Francisco Durand, professor of political science at the Catholic University of Peru: "Tillerson’s critical reference to China is only the latest American reassertion of the Monroe Doctrine, which surprises no one in Latin America, particularly given the ‘America-first’ orientation of the Trump administration. The question is more what alternatives the region has when it comes to strong economic actors. The most enduring approach has been to ‘diversify’ economic relations. China fits that category, in particular when it provides an alternative market source. Yet, it does come at a price. China is continuing penetration in two areas: importing critical raw materials for its economy and exporting manufactured products. Chinese companies have different sets of standards, and some are more modern than others. The problem is that regulations are poor and often, when questions arise, government regulators sense that behind the company there is a superpower with political connections that inhibits them from tightening the regulations affecting Chinese companies. In terms of massive Chinese imports, as in many other countries, the concern is dumping, particularly in textiles and shoes, together with products that have low safety standards and questionable quality. Here, Peruvian producers face tough competition and absence of state regulation. In political terms, the Chinese companies usually operate initially with Chinese-Peruvian nationals but also have ties with all political parties, who travel often to China. Although China’s presence here is recent, it has been growing steadily since the 2000s. It jumped in Peru and the rest of the region during the 2008-09 international crisis, reinforcing the conviction that it is good to have alternative markets. In terms of international relations, China presents itself as a ‘Third World country’ that has more in common with the region and whose policy, the Beijing Consensus, is quite the opposite of what Tillerson presents: a reliable partner with no imperial ambitions, willing only to do business, slowly and persistently strengthening ties with its new friends. Now there is more than one giant, and lately, China has one more thing to offer: development of infrastructure, trains in particular."

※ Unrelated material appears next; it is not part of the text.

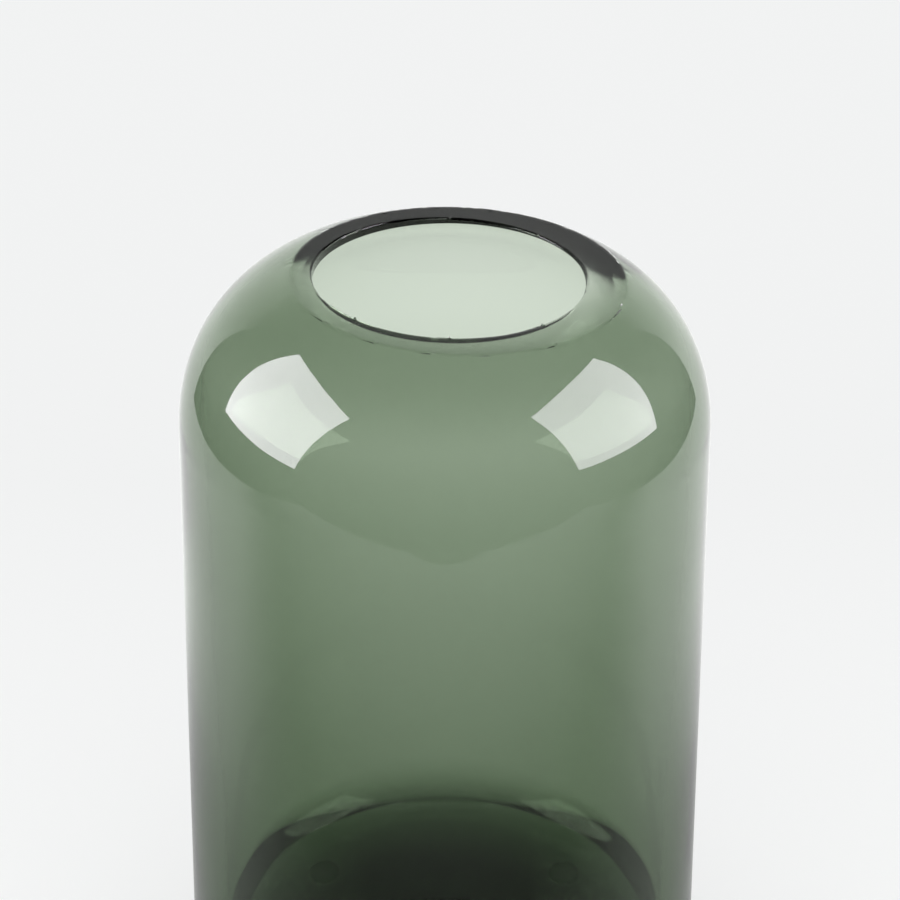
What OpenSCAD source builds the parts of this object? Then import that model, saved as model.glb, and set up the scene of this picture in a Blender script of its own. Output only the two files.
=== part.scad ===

Ricardo Barrios, program associate of the Latin America and the World program at the Inter-American Dialogue: "The extent to which Latin America relies on China varies on a country-by-country basis. Brazil and Argentina, for example, rely heavily on China as an export destination for agricultural goods, especially soy, but this does not hold true for other economies. China is also a top destination for Peruvian and Chilean copper. While Latin American countries have benefited from exporting large quantities of primary commodities to China, it is unclear whether this model of trade will support economic development in the long term. Some other Latin American nations, such as Venezuela, have been rather dependent on China as a source of credit. China’s motivations for engaging with the region are increasingly complex and range from domestic concerns and policies (for example, China’s ‘Going-Out’ strategy and President Xi’s supply-side reforms) to foreign policy imperatives (such as the Belt and Road Initiative). In this respect, China’s policy-driven engagement with the region stands in stark contrast to the United States’ less integrated approach. The U.S. approach is arguably less cohesive, but its focus on strengthening institutions and increasing productivity through private-sector actors has made for more diversified engagement with the region. According to information collected by the World Bank Group, for the year 2016, raw materials made up fewer than 12 percent of the United States’ imports from the region, the bulk of which were capital goods (46 percent) and consumer goods (28 percent). Imports from the United States to the region were also split nearly equally between consumer, capital and intermediate goods."